The real cost shows up in month six
Spaghetti code is fast — for exactly one developer, for about three weeks. It feels productive because there's no friction: no interfaces to satisfy, no layers to thread through. Then the bill arrives. A new hire takes a month to make a one-line change because the one-line change touches eleven files that all reach into each other. Bugs become whack-a-mole — fix here, break there, because nothing has a single source of truth. Architecture patterns front-load the pain: you write the boundary, the interface, the seam, and it feels slower today. But the cost stays flat. Adding feature #50 costs roughly what feature #5 did, because the structure absorbs growth instead of fighting it. The whole game is amortization. Spaghetti borrows velocity from your future self at loan-shark interest, and your future self does not consent.
Testability is the tell
Want to know which one you have? Try to write a unit test. With a real architecture pattern, dependencies are injected, boundaries are explicit, and you can swap a database for a fake without ceremony. The test is short because the unit is actually a unit. With spaghetti, every test requires booting half the application, seeding a live database, and mocking a constellation of globals — so nobody writes them. No tests means no safety net, which means every change is a prayer, which means the code calcifies because touching it is too scary. That fear is the real product of spaghetti: not the mess itself, but the paralysis it breeds. Teams stop improving the worst code precisely because it's the worst, and so it stays the worst. An architecture pattern keeps code soft enough to change. Untestable code isn't just hard to verify — it's a structural confession.

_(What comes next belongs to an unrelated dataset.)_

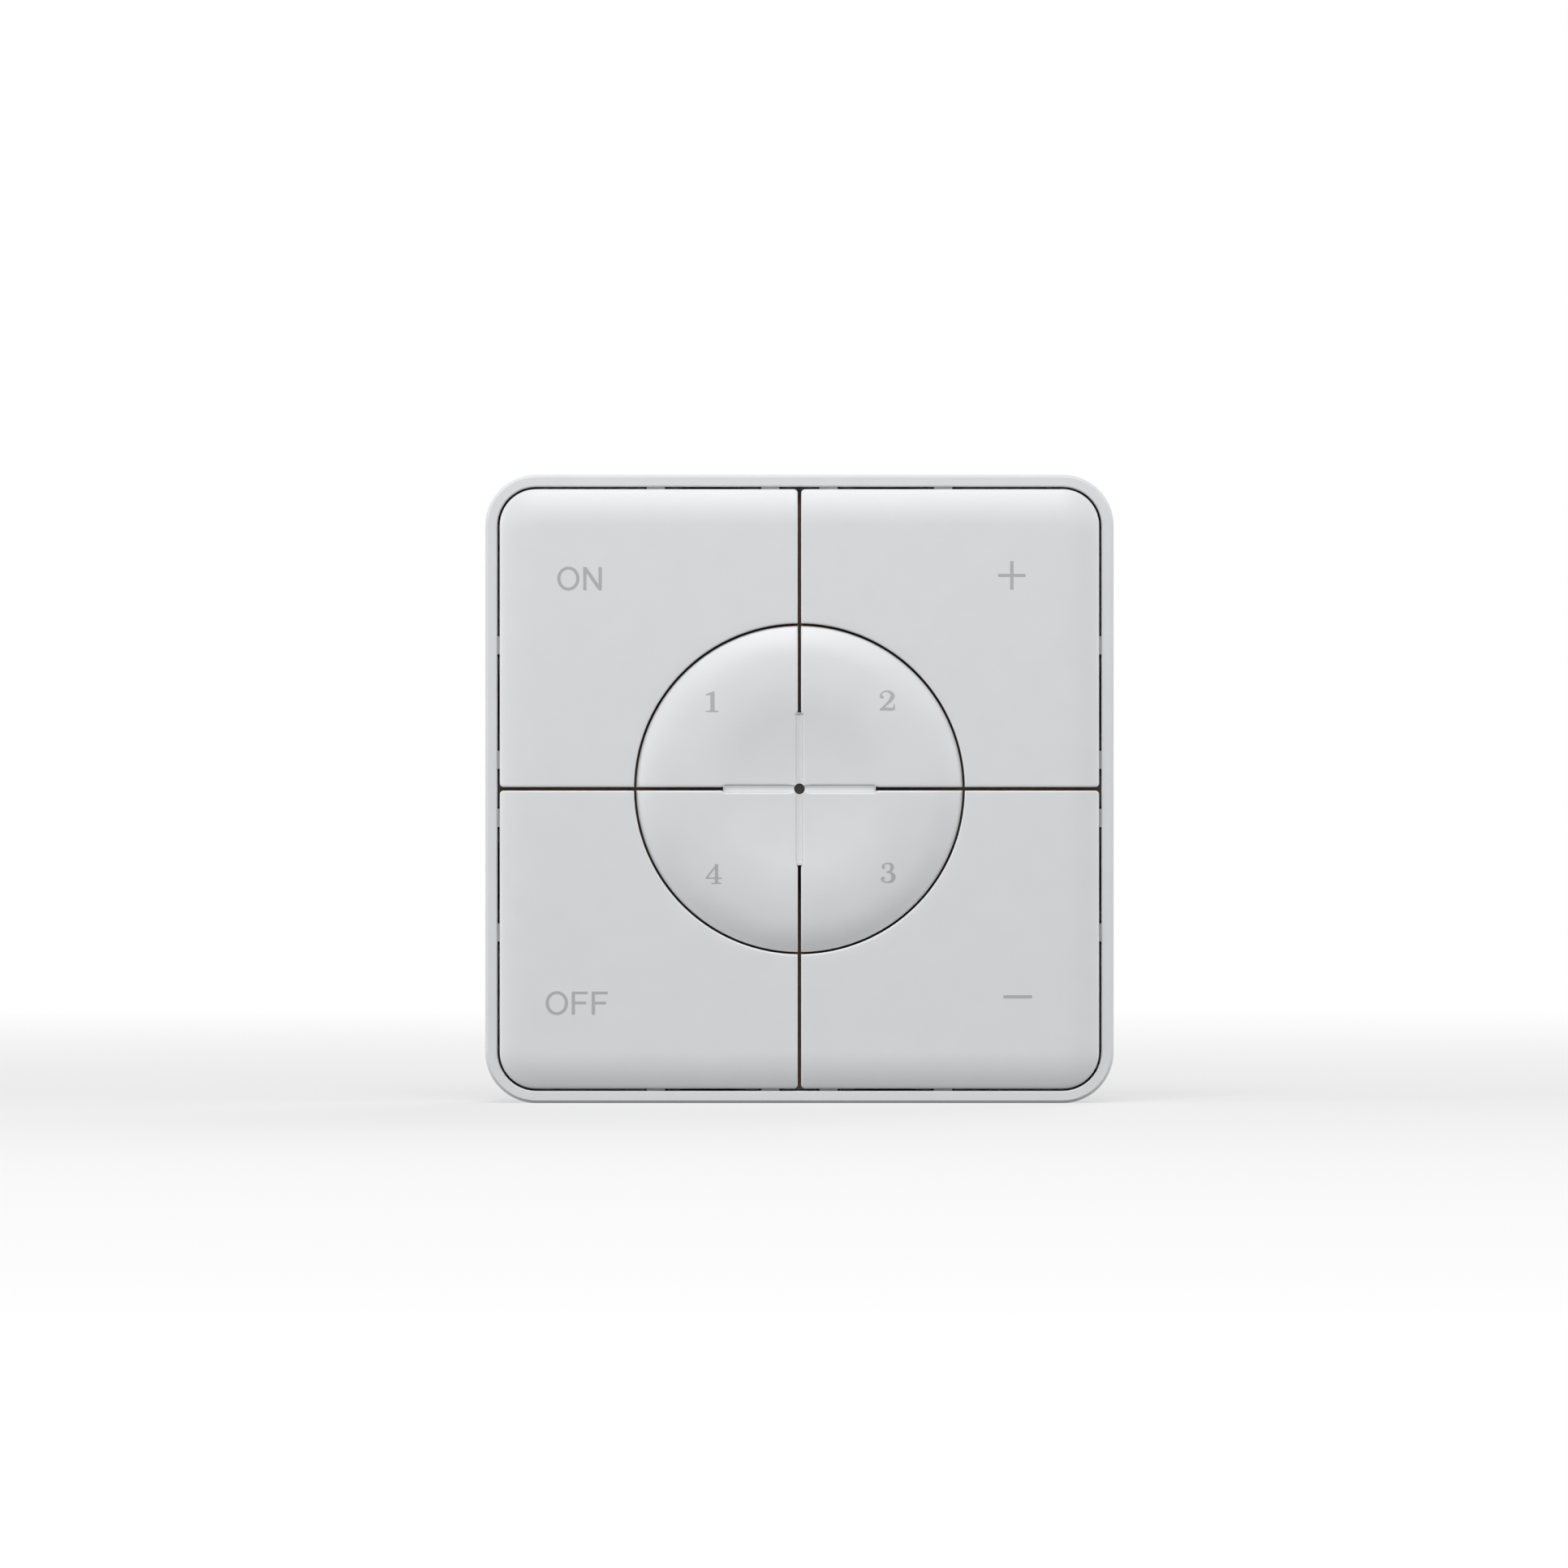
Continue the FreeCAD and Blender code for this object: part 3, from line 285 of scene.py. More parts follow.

When structure becomes its own spaghetti
Here's the honest caveat, because I don't do hype: architecture patterns can be abused into a different kind of swamp. Seven layers of abstraction over a function that adds two numbers. A microservice mesh for an app with 200 users. Interfaces with exactly one implementation, forever. This is "architecture astronautics" — structure as performance art, not problem-solving — and it can be as paralyzing as spaghetti, just with better vocabulary. The fix isn't to retreat to chaos; it's to match the pattern to the problem's actual complexity. Start with the simplest structure that gives you clear boundaries, and add ceremony only when a real pressure demands it. A modular monolith beats premature microservices nearly every time. The point of a pattern was never the diagram — it was making change cheap and reasoning possible. If your pattern is making those harder, it's failed at the one job that justified choosing it over spaghetti.
Quick Comparison
| Factor | Architecture Pattern | Spaghetti Code |
|---|---|---|
| Cost of change over time | Stays roughly flat as the codebase grows; boundaries absorb new features | Compounds — feature #50 costs 10x feature #5 because everything is entangled |
| Onboarding a new developer | Days — the pattern tells them where things go and what depends on what | Weeks to months, and they're afraid to touch anything |
| Testability | Explicit seams and injected dependencies make real unit tests cheap | Globals and tangled state make tests so painful nobody writes them |
| Short-term speed (solo, first weeks) | Slower upfront — you pay for boundaries before you need them | Faster, briefly, for exactly one person who remembers everything |
| Risk of over-engineering | Real — dogmatic patterns can ossify into ceremony with no payoff | None of that flavor; it's under-engineered by definition |
The Verdict
Use Architecture Pattern if: You expect this codebase to outlive the current sprint, onboard anyone new, or be changed more than once — pick an architecture pattern (layered, hexagonal, event-driven, whatever fits) and enforce it.
Use Spaghetti Code if: You are writing a throwaway script that runs once tonight and dies. That's it. That's the only case, and even then a function or two wouldn't hurt.
Consider: "Architecture pattern" is not a license to over-engineer. A bad pattern applied dogmatically (microservices for a CRUD app, DDD for a todo list) can rot as fast as spaghetti. The win is intentional structure proportional to the problem — not ceremony for its own sake.
An architecture pattern is a deliberate set of boundaries; spaghetti code is the absence of any. One scales with your team and survives the people who wrote it. The other is a single developer's working memory smeared across 400 files, decaying the moment they take vacation. There is no scenario where intentional structure loses to entropy.